Pennsylvania regulators last Tuesday approved a settlement agreement that allows Pittsburgh-based Duquesne Light Holdings to be purchased by a consortium led by Macquarie Infrastructure Partners (MIP) and Diversified Utility and Energy Trusts (DUET) for an estimated $1.6 billion.

The Federal Energy Regulatory Commission approved the marriage in late December. Approval by the Pennsylvania Public Utility Commission (PUC) was the only remaining agency clearance required.

The settlement bars Duquesne Light, the principal subsidiary of Duquesne Light Holdings, from increasing its base rate before 2010 and from including the costs associated with the acquisition in future rate filings; requires the utility company to continue community commitments at current levels ($2.9 million for 2006); creates a service quality index for residential and small business customers that will establish performance standards to ensure that service quality will not decline as a result of the acquisition; creates a universal service collaborative group that will work with the company in shaping its future plans for low-income and energy conservation programs; and continues a shareholder match of customer contributions to the Dollar Energy Fund up to $375,000.

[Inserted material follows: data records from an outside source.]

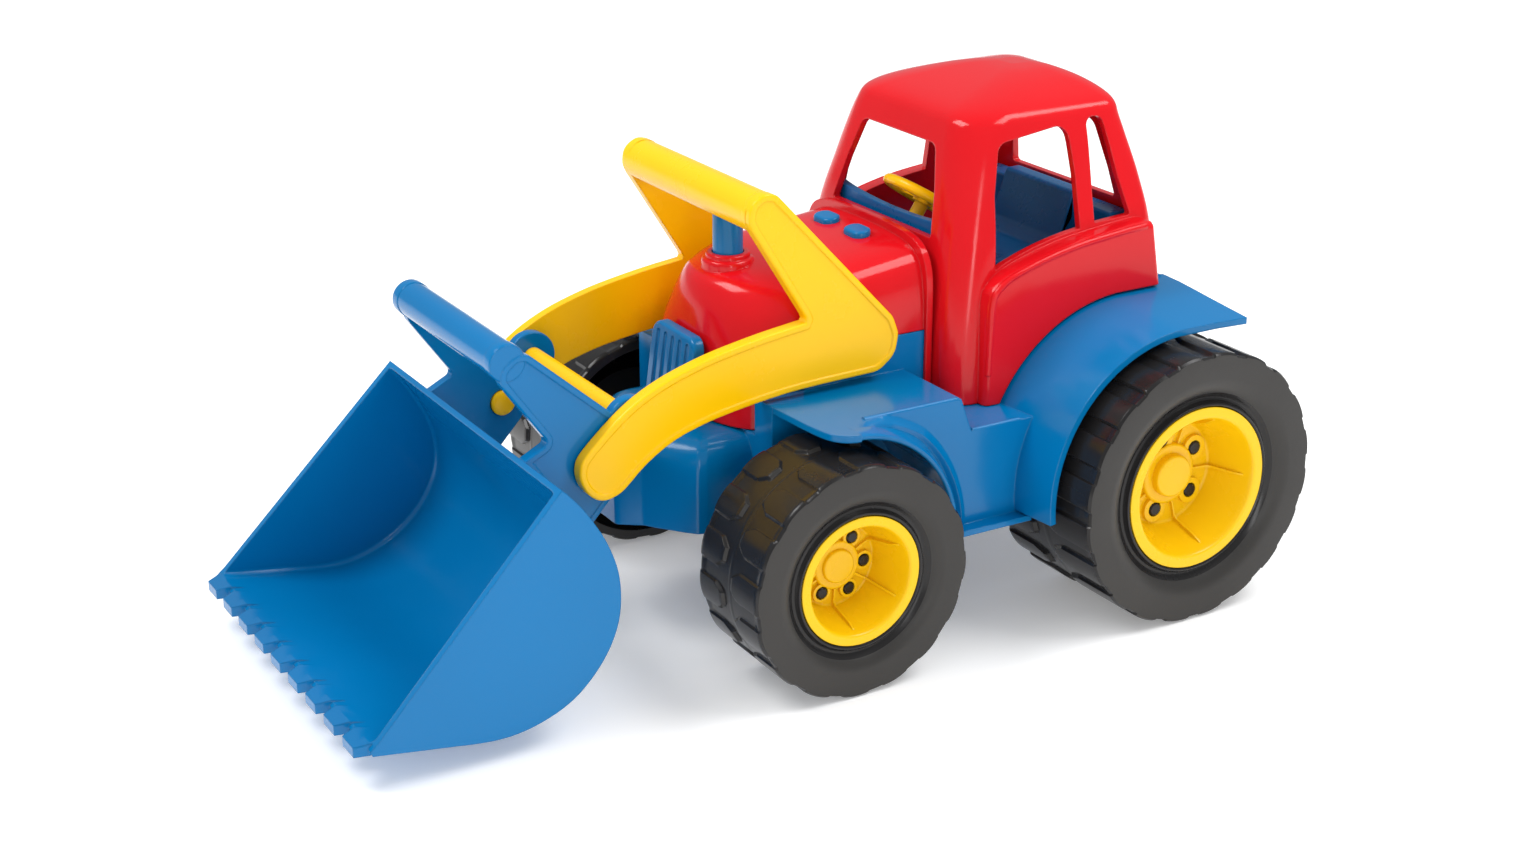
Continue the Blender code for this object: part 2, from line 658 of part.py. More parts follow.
def steering_spoke(turn):
    """Bar right across the wheel, turned by an angle in degrees."""
    c, s = math.cos(math.radians(turn)), math.sin(math.radians(turn))
    lengthwise = STEERING_ACROSS * c + STEERING_UP * s
    sideways = STEERING_UP * c - STEERING_ACROSS * s
    bar = [(-14.8, -1.6), (14.8, -1.6), (14.8, 1.6), (-14.8, 1.6)]
    return loft("spoke", [
        [tuple(Vector(STEERING_AT) + lengthwise * u + sideways * v + STEERING_AXIS * along)
         for u, v in bar]
        for along in (-1.2, 0.8)
    ])


def steering_wheel():
    wheel = steering_rim(ring_r=14.6, tube_r=1.8, ring_segments=24, tube_segments=8)
    join(wheel, steering_spoke(0.0))
    join(wheel, steering_spoke(90.0))
    join(wheel, steering_column("hub", 4.2, -2.5, 2.0))
    join(wheel, steering_column("column", 2.9, -26.0, -1.0))
    finish(wheel, "steering_wheel", "yellow", STEERING_AT)


# ---------------------------------------------------------------- loader
# Lift arm side view (y, z).
ARM = [
    (-1.9, 173.1), (20.0, 150.0), (47.8, 120.4), (49.2, 114.7), (47.4, 105.5), (45.0, 102.8),
    (40.5, 101.2), (6.0, 99.2), (-26.3, 97.7), (-37.0, 94.9), (-47.7, 91.3), (-57.6, 84.1),
    (-67.5, 75.5), (-71.0, 73.9), (-74.4, 73.7), (-78.4, 75.2), (-81.0, 78.4), (-83.4, 82.0),
    (-84.4, 85.7), (-84.0, 89.0), (-82.0, 91.7), (-75.0, 98.1), (-68.0, 107.1),
    (-57.0, 112.1), (-40.3, 116.1), (-29.0, 118.6), (8.5, 125.7), (7.7, 128.5),
    (-13.9, 162.9), (-15.3, 166.0), (-15.2, 170.0), (-13.0, 174.0), (-9.0, 175.8),
    (-5.0, 175.3),
]
ARM_IN, ARM_OUT = 44.1, 49.1

# Bucket side views (y, z): outside, and the hollow that opens it.
BUCKET = [
    (-102.8, 91.9), (-96.1, 83.6), (-88.8, 71.0), (-84.1, 57.4), (-86.0, 40.9),
    (-92.9, 28.3), (-104.7, 17.1), (-119.1, 10.9), (-134.5, 8.8), (-156.1, 12.1),
    (-179.0, 15.6), (-179.0, 17.4), (-176.0, 20.5), (-104.6, 93.6),
]
BUCKET_HOLLOW = [
    (-105.4, 91.6), (-99.0, 82.5), (-91.6, 69.4), (-87.2, 56.2), (-88.9, 42.0),
    (-95.1, 30.4), (-106.2, 19.9), (-119.9, 13.8), (-134.3, 11.7), (-155.8, 15.0),
    (-181.0, 18.9), (-200.0, 40.0), (-150.0, 120.0),
]
BUCKET_SIDE = 2.8
TEETH = 9
EDGE_HALF = 80.0
TOOTH_ROOT_Y, TOOTH_TIP_Y = -176.0, -184.1
TOOTH_FACES = [(14.9, 0.10), (19.6, 0.25)]  # z at the root and slope, bottom then top

# Lever plate behind the bucket (y, z).
LEVER = [
    (-102.6, 133.4), (-113.3, 125.3), (-93.5, 97.2), (-103.4, 92.2), (-97.0, 82.8),
    (-90.0, 70.0), (-85.4, 59.0), (-78.0, 62.6), (-66.5, 75.0), (-60.0, 90.0),
    (-60.0, 104.0), (-66.4, 108.0),
]
LEVER_IN, LEVER_OUT = 39.0, 43.6
GRIP_Y, GRIP_Z, GRIP_R, GRIP_IN_R, GRIP_HALF = -107.95, 129.35, 6.7, 4.2, 45.0
GRIP_START, GRIP_END = 37.0, 217.0  # degrees


def loader_arms():
    arms = along_x("arms", ARM, ARM_IN, ARM_OUT)
    join(arms, along_x("arm_right", ARM, -ARM_OUT, -ARM_IN))
    handle = arc_band(-7.9, 168.0, 7.85, 5.4, 40.4, 220.4, 11)
    join(arms, along_x("handle", handle, -46.0, 46.0))
    for side in SIDES:
        join(arms, rod_x("tip_pin", TIP_PIN_R, *span(side, 37.6, 46.0), TIP_Y, TIP_Z))
        join(arms, rod_x("lift_pin", LIFT_PIN_R, *span(side, 37.2, 46.0), LIFT_Y, LIFT_Z))
    finish(arms, "loader_arms", "yellow", (0, LIFT_Y, LIFT_Z))


def bucket_half(z):
    """Half width of the bucket, which widens towards the bottom."""
    drop = min(1.0, max(0.0, (92.0 - z) / 75.0))
    return 76.2 + 4.4 * drop


def bucket_loft(name, outline, inset):
    return loft(name, [
        [(side * (bucket_half(z) - inset), y, z) for y, z in outline] for side in (-1, 1)
    ])


def tooth(x):
    plan = [
        (x - 6.6, TOOTH_ROOT_Y), (x + 6.6, TOOTH_ROOT_Y),
        (x + 5.0, TOOTH_TIP_Y), (x - 5.0, TOOTH_TIP_Y),
    ]
    return loft("tooth", [
        [(px, y, root_z + (y - TOOTH_ROOT_Y) * slope) for px, y in plan]
        for root_z, slope in TOOTH_FACES
    ])


def bucket():
    shell = bucket_loft("bucket", BUCKET, 0.0)
    cut(shell, bucket_loft("cavity", BUCKET_HOLLOW, BUCKET_SIDE))
    pitch = 2 * EDGE_HALF / TEETH
    for k in range(TEETH):
        join(shell, tooth(-EDGE_HALF + pitch * (k + 0.5)))
    for side in SIDES:
        x0, x1 = span(side, LEVER_IN, LEVER_OUT)
        join(shell, along_x("lever", LEVER, x0, x1))
        join(shell, rod_x("ear", 9.8, x0, x1, TIE_Y, TIE_Z))
    grip = arc_band(GRIP_Y, GRIP_Z, GRIP_R, GRIP_IN_R, GRIP_START, GRIP_END, 9)
    join(shell, along_x("grip", grip, -GRIP_HALF, GRIP_HALF))
    # Half discs that close the ends of the grip.
    end = arc(GRIP_Y, GRIP_Z, GRIP_R, GRIP_START, GRIP_END, 9)
    for side in SIDES:
        join(shell, along_x("grip_end", end, *span(side, LEVER_IN, GRIP_HALF)))
    cut(shell, rod_x("tip_bore", TIP_PIN_R + GAP, -60, 60, TIP_Y, TIP_Z))
    cut(shell, rod_x("tie_bore", TIE_END_R + GAP, -60, 60, TIE_Y, TIE_Z, 20))
    finish(shell, "bucket", "blue", (0, TIP_Y, TIP_Z))


def tie_rod():
    rod = rod_x("tie", 4.0, -38.7, 38.7, TIE_Y, TIE_Z, 20)
    join(rod, rod_x("ends", TIE_END_R, -43.2, 43.2, TIE_Y, TIE_Z, 20))
    finish(rod, "bucket_tie_rod", "yellow", (0, TIP_Y, TIP_Z))


# ---------------------------------------------------------------- wheels
# Tyre, rim and cap are (x, radius) profiles. Pegs on the tyre pass through holes in the rim:
# they stand on a circle of radius peg_circle, from peg_x[0] to peg_x[1].
WHEELS = {
    "front": {
        "centre": (0, FRONT_Y, FRONT_Z),
        "segments": 28,
        "tyre": [
            (FRONT_IN, 43.4), (62.6, FRONT_R), (101.4, FRONT_R), (FRONT_OUT, 43.5),
            (FRONT_OUT, 30.0), (101.6, 27.6), (101.2, 25.2), (80.0, 23.3), (80.0, 9.6),
            (77.2, 9.6), (77.2, 26.2), (98.6, 28.6), (100.2, 31.0), (100.2, 41.4),
            (FRONT_IN, 41.4),
        ],
        "rim": [
            (100.9, 22.9), (100.9, 24.85), (80.3, 22.95), (80.3, 9.2), (56.6, 9.2),
            (56.6, FRONT_AXLE_R + GAP), (78.0, FRONT_AXLE_R + GAP), (78.0, 4.6),
            (85.6, 4.6), (85.9, 6.2), (82.9, 7.6), (82.9, 20.8),
        ],
        "cap": [(80.6, 0.4), (80.6, 4.3), (85.6, 4.3), (86.6, 3.2), (87.0, 0.4)],
        "pegs": 6, "peg_circle": 12.6, "peg_r": 2.1, "peg_x": (78.0, 85.0),
        "axle_r": FRONT_AXLE_R, "clip_x": (78.4, 80.2),
    },
    "rear": {
        "centre": (0, REAR_Y, REAR_Z),
        "segments": 30,
        "tyre": [
            (REAR_IN, 52.6), (57.9, REAR_R), (113.4, REAR_R), (REAR_OUT, 53.0),
            (REAR_OUT, 38.2), (113.9, 35.6), (113.4, 32.8), (91.0, 30.7), (91.0, 11.0),
            (88.0, 11.0), (88.0, 33.6), (110.6, 36.2), (112.3, 39.0), (112.3, 50.8),
            (REAR_IN, 50.8),
        ],
        "rim": [
            (113.1, 30.3), (113.1, 32.45), (91.3, 30.35), (91.3, 10.6), (56.6, 10.6),
            (56.6, REAR_AXLE_R + GAP), (88.6, REAR_AXLE_R + GAP), (88.6, 5.4),
            (94.8, 5.4), (95.1, 8.0), (94.1, 9.2), (94.1, 28.0),
        ],
        "cap": [(91.2, 0.4), (91.2, 5.1), (94.9, 5.1), (96.1, 3.8), (96.6, 0.4)],
        "pegs": 5, "peg_circle": 15.0, "peg_r": 2.6, "peg_x": (89.0, 96.4),
        "axle_r": REAR_AXLE_R, "clip_x": (89.0, 90.8),
    },
}
PEG_START = 62.0  # angle of the first peg, degrees


def peg_places(spec):
    """Centres (y, z) of the pegs."""
    _, y, z = spec["centre"]
    places = []
    for k in range(spec["pegs"]):
        angle = math.radians(PEG_START + 360.0 * k / spec["pegs"])
        places.append((y + spec["peg_circle"] * math.cos(angle),
                       z + spec["peg_circle"] * math.sin(angle)))
    return places


def tyre(spec, side, where):
    _, y, z = spec["centre"]
    segments = spec["segments"]
    flat_down = -math.pi / 2 + math.pi / segments  # rests a facet on the ground
    obj = turned("tyre", spec["tyre"], y, z, segments, side, flat_down, across_flats=True)
    for place in peg_places(spec):
        join(obj, rod_x("peg", spec["peg_r"], *span(side, *spec["peg_x"]), *place, 8))
    finish(obj, "tyre_" + where, "black", spec["centre"])


def rim(spec, side, where):
    _, y, z = spec["centre"]
    near, far = spec["peg_x"]
    obj = turned("rim", spec["rim"], y, z, 24, side)
    for place in peg_places(spec):
        hole_x = span(side, near + 1, far + 4)
        cut(obj, rod_x("peg_hole", spec["peg_r"] + 0.35, *hole_x, *place, 8))
    finish(obj, "rim_" + where, "yellow", spec["centre"])


def hub_cap(spec, side, where):
    _, y, z = spec["centre"]
    rings = [[(side * x, *point) for point in circle(y, z, r, 14)] for x, r in spec["cap"]]
    finish(loft("cap", rings), "hub_cap_" + where, "yellow", spec["centre"])


def axle_clip(spec, side, where):
    _, y, z = spec["centre"]
    near, far = spec["clip_x"]
    inner, outer = spec["axle_r"] + 0.2, spec["axle_r"] + 1.6
    profile = [(near, inner), (far, inner), (far, outer), (near, outer)]
    obj = turned("clip", profile, y, z, 14, side)
    finish(obj, "axle_clip_" + where, "steel", spec["centre"])


def axle(name, radius, half, y, z):
    finish(rod_x("axle", radius, -half, half, y, z, 20), name, "steel", (0, y, z))


# ---------------------------------------------------------------- build
chassis()
bonnet()
cab()
seat()
dashboard()
steering_wheel()
exhaust_stack()
for hand in SIDES:
    bonnet_plug(hand)
grille()
loader_arms()
bucket()
tie_rod()
for end_name, wheel_spec in WHEELS.items():
    for hand in SIDES:
        wheel_name = f"{end_name}_{SIDE_NAMES[hand]}"
        for build in (tyre, rim, hub_cap, axle_clip):
            build(wheel_spec, hand, wheel_name)
axle("front_axle", FRONT_AXLE_R, FRONT_AXLE_HALF, FRONT_Y, FRONT_Z)
axle("rear_axle", REAR_AXLE_R, REAR_AXLE_HALF, REAR_Y, REAR_Z)
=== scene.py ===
"""Looks for a toy front-loader tractor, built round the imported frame.

The tractor faces -Y with its left side at +X and stands on z = 0. Sizes are in millimetres,
with y measured from the front axle; metres() turns them into frame coordinates.
"""

import math
from types import SimpleNamespace

import bpy
import bmesh
from mathutils import Matrix, Vector


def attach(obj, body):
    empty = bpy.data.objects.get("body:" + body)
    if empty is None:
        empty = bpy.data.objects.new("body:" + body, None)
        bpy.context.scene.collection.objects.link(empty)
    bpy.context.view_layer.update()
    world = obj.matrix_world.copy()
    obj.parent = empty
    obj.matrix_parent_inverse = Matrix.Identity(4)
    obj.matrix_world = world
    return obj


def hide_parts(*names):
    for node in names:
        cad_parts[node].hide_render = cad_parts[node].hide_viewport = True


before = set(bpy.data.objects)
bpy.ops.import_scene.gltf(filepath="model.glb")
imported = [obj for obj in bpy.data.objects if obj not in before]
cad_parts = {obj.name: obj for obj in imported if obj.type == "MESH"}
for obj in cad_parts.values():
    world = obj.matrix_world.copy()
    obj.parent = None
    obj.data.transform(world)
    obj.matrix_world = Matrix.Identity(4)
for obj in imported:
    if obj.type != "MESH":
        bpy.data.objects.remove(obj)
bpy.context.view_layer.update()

MM = 0.001
TURN = 2 * math.pi
Y_SHIFT = -7.55                           # frame y of the front axle
WALL = 2.6                                # moulded wall thickness

# Axles: each wheel rests on the ground, so its radius is its axle's height.
FRONT_R, FRONT_Y, FRONT_BORE_R = 44.84, 0.0, 2.3
REAR_R, REAR_Y, REAR_BORE_R = 54.42, 144.5, 2.8

# Cross pins and bars of the loader.
LIFT_Y, LIFT_Z = 38.0, 104.8
TIP_Y, TIP_Z = -74.4, 82.5
TIE_Y, TIE_Z = -61.0, 98.6
GRIP_Y, GRIP_Z = -107.95, 129.35
HANDLE_Y, HANDLE_Z = -7.9, 168.0

# Parts that meet in several pieces.
STACK_Y = 3.6
PLUG_X, PLUG_Y = 10.9, 54.5
STEER_AT = (0.0, 92.6, 148.0)             # middle of the steering wheel before its lift
LEAN_Y, LEAN_Z = 0.552, 0.834             # direction of the steering column
UNDER_R = 64.8                            # underside of cab and seat, over the chassis hump


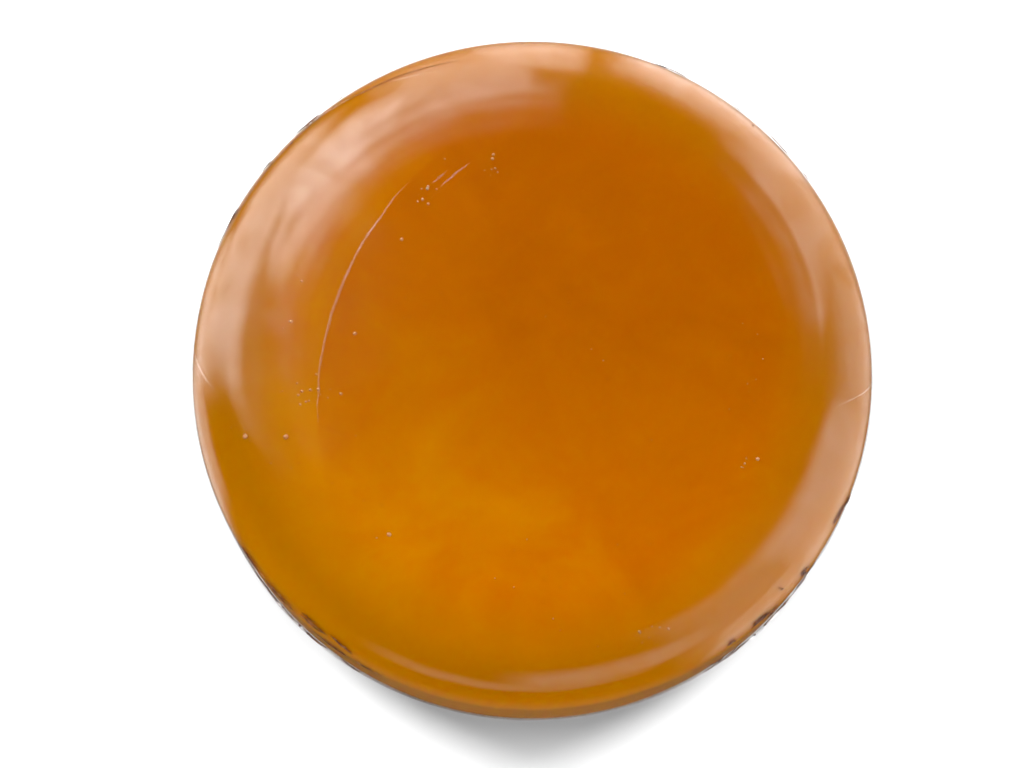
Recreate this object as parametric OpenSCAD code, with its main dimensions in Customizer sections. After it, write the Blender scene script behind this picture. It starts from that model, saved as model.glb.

The agreement also calls for Duquesne Light’s corporate headquarters to remain in Pittsburgh, and for the company to report annually to the PUC on the status of all of the commitments under the settlement. In addition, it requires the company to establish a competitively neutral economic development plan to attract new Pennsylvania industrial employers and support expanding ones.

The settlement agreement was reached between the merger partners and the parties who filed formal complaints against the proposed merger, including the Pennsylvania Office of Consumer Advocate, the state’s Office of Small Business Advocate, the PUC’s Office of Trial Staff, the International Brotherhood of Electrical Workers, the Community Action Association of Pennsylvania, Dominion Retail Inc., Duquesne Industrial Intervenors, the Retail Energy Supply Association, Strategic Energy LLC and the Pennsylvania Large Energy Users Coalition.

In September 2006, Duquesne Light and Macquarie fielded a joint petition for the acquisition with the Pennsylvania commission. Duquesne Light serves more than 580,000 electricity customers in Allegheny and Beaver counties in Pennsylvania.

MIP, headquartered in New York, is managed by a member of the Macquarie group, which is one of the world’s largest owners and managers of infrastructure assets, managing more than $25 billion in infrastructure equity around the world. MIP is a diversified unlisted fund focusing on infrastructure investments in the U.S. and Canada.

DUET, listed on the Australian Stock Exchange, is managed under a 50/50 joint venture between Sydney, Australia-based Macquarie Bank Ltd. and AMP Ltd. DUET has majority ownership in some of Australia’s key regulated energy utility businesses. These include regional electricity and gas distribution businesses in the state of Victoria as well as Western Australia’s Dampier-to-Bunbury natural gas transmission pipeline, that state’s key gas infrastructure asset. DUET also has a minority stake in Western Australia’s largest gas distributor, AlintaGas Networks.